I called out a few times in case they were nearby. My voice echoed in the quiet, unheeded in the deserted street. I tried to brush off the sand of the sinking feeling that I was trapped.
I might have been able to petition a passer-by with a cell phone to summon the police. Lucky for those thoughtless gardeners, I did not. I am too resourceful for that and too reluctant to deal with cops when I don't need to.
Instead, I looked around at the challenge. I saw it was going to require some effort to escape, but I was confident I would do so safely. A six foot chain-link fence surrounds the field-- the kind without much structural support and therefore quite hard to climb. They grow food here and it is surrounded by a lot of hungry people, hence the place is fairly secure. This again goes to how irresponsible it was for them to lock me in.

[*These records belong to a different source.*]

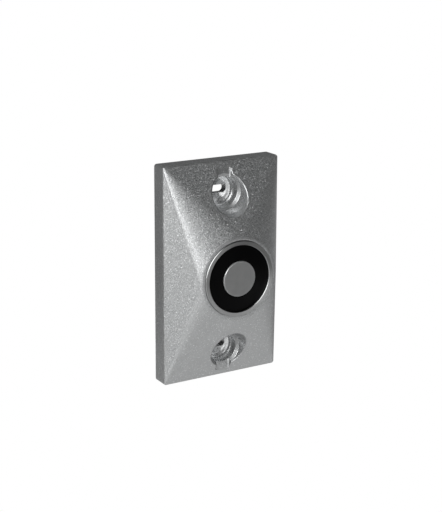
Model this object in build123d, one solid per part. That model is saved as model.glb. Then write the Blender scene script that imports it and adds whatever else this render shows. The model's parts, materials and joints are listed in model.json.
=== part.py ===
# Wall-mounted electromagnetic door holder: a die-cast face cover over a round pot magnet.
#
# Every piece is drawn flat on its back, X to the right, Y up the wall and Z out of the wall, and is
# then stood up: the finished part has +Z up, faces -Y, and its origin is the middle of the plate on
# the wall's surface. Lengths are in millimetres.

import os
from math import cos, hypot, radians, tan

from build123d import *

# The plate and the boss of the casting
plate_width = 67.2
plate_height = 114.5
edge_thickness = 9.15
land_radius = 22.0
land_height = 26.95
edge_round = 1.0
shoulder_round = 5.0
shoulder_crease = 3.0
corner_radius = 1.4
bore_chamfer = 0.4
wall = 2.6
hollow_corner = 0.6

# The screw pockets
pocket_spacing = 83.34
pocket_floor = 3.5
slot_length = 10.8
slot_width = 4.2
seat_radius = 7.5
seat_height = 4.9
step_height = 11.3
flare_radius = 9.15
flare_height = 12.7
pocket_draft = 10.0
pocket_wall = 2.2
mouth_round = 0.35
seat_draft = 0.5

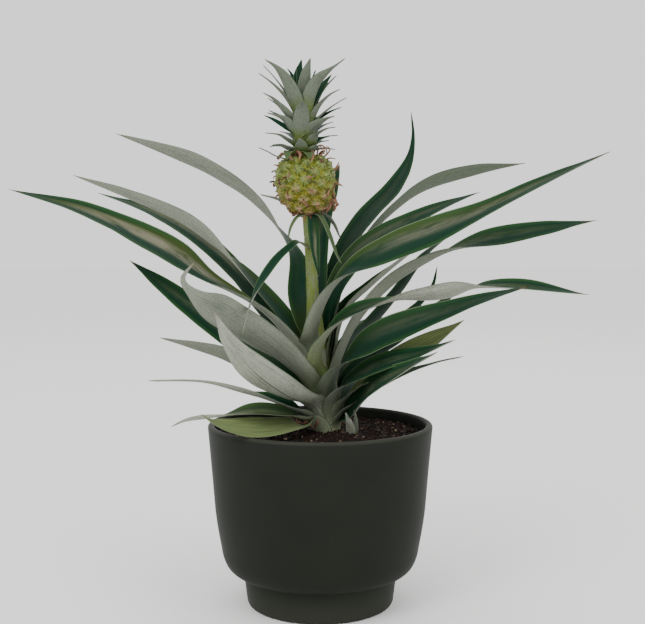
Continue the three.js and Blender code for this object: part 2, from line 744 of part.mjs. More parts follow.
function placeBlade(name, leaf, columns, stations, kind) {
  let solid = solidOf(bladeGeometry(leaf, columns, stations, LEAF.thickness));
  for (const grown of placed) {
    if (solid.intersect(grown).volume() > 0) solid = largestBody(solid.subtract(grown));
  }
  place(name, geometryOf(solid), kind);
  placed.push(solidOf(bladeGeometry(leaf, columns, stations, LEAF.thickness, GAP)));
}

for (const [name, leaf] of Object.entries(LEAVES)) {
  placeBlade(name, leaf, LEAF.columns, LEAF.stations, "leaf");
}
for (const [name, leaf] of Object.entries(SLIM_LEAVES)) {
  placeBlade(name, leaf, LEAF.slimColumns, LEAF.stations, "leaf");
}
for (const [name, bract] of Object.entries(BRACTS)) {
  placeBlade(name, bract, LEAF.slimColumns, LEAF.bractStations, "bract");
}

export default plant;
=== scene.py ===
import math
from functools import partial

import bpy
import numpy as np
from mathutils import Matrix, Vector


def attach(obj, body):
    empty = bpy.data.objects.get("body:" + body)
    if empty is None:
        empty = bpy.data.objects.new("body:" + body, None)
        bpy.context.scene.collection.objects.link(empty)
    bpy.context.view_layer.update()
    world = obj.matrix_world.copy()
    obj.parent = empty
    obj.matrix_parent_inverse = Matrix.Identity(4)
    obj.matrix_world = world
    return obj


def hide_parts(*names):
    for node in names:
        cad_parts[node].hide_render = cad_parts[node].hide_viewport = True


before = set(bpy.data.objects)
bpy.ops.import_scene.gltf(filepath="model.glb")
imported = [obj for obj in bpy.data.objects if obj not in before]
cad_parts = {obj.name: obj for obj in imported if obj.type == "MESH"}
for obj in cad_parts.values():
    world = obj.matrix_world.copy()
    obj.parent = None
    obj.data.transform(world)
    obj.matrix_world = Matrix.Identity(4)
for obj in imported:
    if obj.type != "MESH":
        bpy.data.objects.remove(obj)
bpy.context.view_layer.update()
mm = 0.001
goldenAngle = math.pi * (3 - math.sqrt(5))  # turn from one leaf or eye to the next


def linear(code):
    # an sRGB hex value as the linear colour that a shader takes
    parts = [int(code[i:i + 2], 16) / 255 for i in (1, 3, 5)]
    return [c / 12.92 if c <= 0.04045 else ((c + 0.055) / 1.055) ** 2.4 for c in parts] + [1.0]


def feed(tree, made, inputs):
    # fills inputs by name, or in order from a list; a value is a constant, a socket or a node, for its
    # first live output, and a list of nodes goes into one socket together
    for name, value in inputs.items() if isinstance(inputs, dict) else enumerate(inputs):
        socket = made.inputs[name] if isinstance(name, int) else next(
            s for s in made.inputs if s.enabled and s.name == name)
        several = isinstance(value, list) and not isinstance(value[0], float)
        for one in value if several else [value]:
            if isinstance(one, bpy.types.Node):
                one = next(s for s in one.outputs if s.enabled)
            if isinstance(one, bpy.types.NodeSocket):
                tree.links.new(one, socket)
            else:
                socket.default_value = one


def add(tree, kind, inputs=(), **settings):
    # a node with its settings and links; "Math ADD" is a math node that adds
    kind, _, operation = kind.partition(" ")
    if operation:
        settings["operation"] = operation
    prefixes = ("ShaderNode", "GeometryNode", "FunctionNode", "Node")
    made = tree.nodes.new(next(p + kind for p in prefixes if hasattr(bpy.types, p + kind)))
    for name, value in settings.items():
        setattr(made, name, value)
    feed(tree, made, inputs)
    return made


def newTree(name, inputs):
    # an empty geometry tree, its named inputs from (name, kind) pairs, and what adds nodes to it
    tree = bpy.data.node_groups.new(name, "GeometryNodeTree")
    for title, kind in inputs:
        tree.interface.new_socket(name=title, in_out="INPUT", socket_type="NodeSocket" + kind)
    tree.interface.new_socket(name="Geometry", in_out="OUTPUT", socket_type="NodeSocketGeometry")
    return tree, tree.nodes.new("NodeGroupInput").outputs, partial(add, tree)


def grow(source, tree, values):
    # runs a geometry tree on an object and leaves the result as its plain mesh
    modifier = source.modifiers.new(tree.name, "NODES")
    modifier.node_group = tree
    for item in tree.interface.items_tree:
        if item.in_out == "INPUT" and item.name in values:
            modifier[item.identifier] = values[item.name]
    source.update_tag()
    evaluated = source.evaluated_get(bpy.context.evaluated_depsgraph_get())
    grown = bpy.data.meshes.new_from_object(evaluated)
    source.modifiers.remove(modifier)
    source.data = grown
    return source


def newObject(name, mesh):
    made = bpy.data.objects.new(name, mesh)
    bpy.context.scene.collection.objects.link(made)
    return made


def meshFrom(name, points, faces):
    mesh = bpy.data.meshes.new(name)
    mesh.from_pydata([tuple(p) for p in points], [], faces)
    mesh.shade_smooth()
    return mesh


def finishPiece(piece, node):
    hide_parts(node)
    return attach(piece, "root")


def newMaterial(name):
    # a material, what adds nodes to it, and what fills the inputs of its surface shader
    material = bpy.data.materials.new(name)
    material.use_nodes = True
    tree = material.node_tree
    return material, partial(add, tree), partial(feed, tree, tree.nodes["Principled BSDF"])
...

I saw my exit point-- the roof of a shed seven feet high. I found a plastic milk box which I set up on a chair to make my attempt. The roof was covered in vines that I was able to use to pull myself up onto it. Up I went and soon was standing on the vine-covered roof as the Berkeley hills spun back into place a split-second later, in my expanded view, in my dizziness. The vines also served to soften the dangerous top edge of the fence and I could hang on to them to lower myself onto the sidewalk. As I stood a moment on the roof, a girl in the land of I-pod passed below, she looked up slightly, not showing surprise or alarm. One must take the unexpected in stride in this town.

Then, after a breath, jump down I did, without harm. And the Flaneur, unruffled and free, continued on his way.



Post script
After discussion with others and after thinking it over again myself, I have had to revise the incident in my mind, to allow the possibility that the gardeners had somehow not seen me sitting on the garden bench.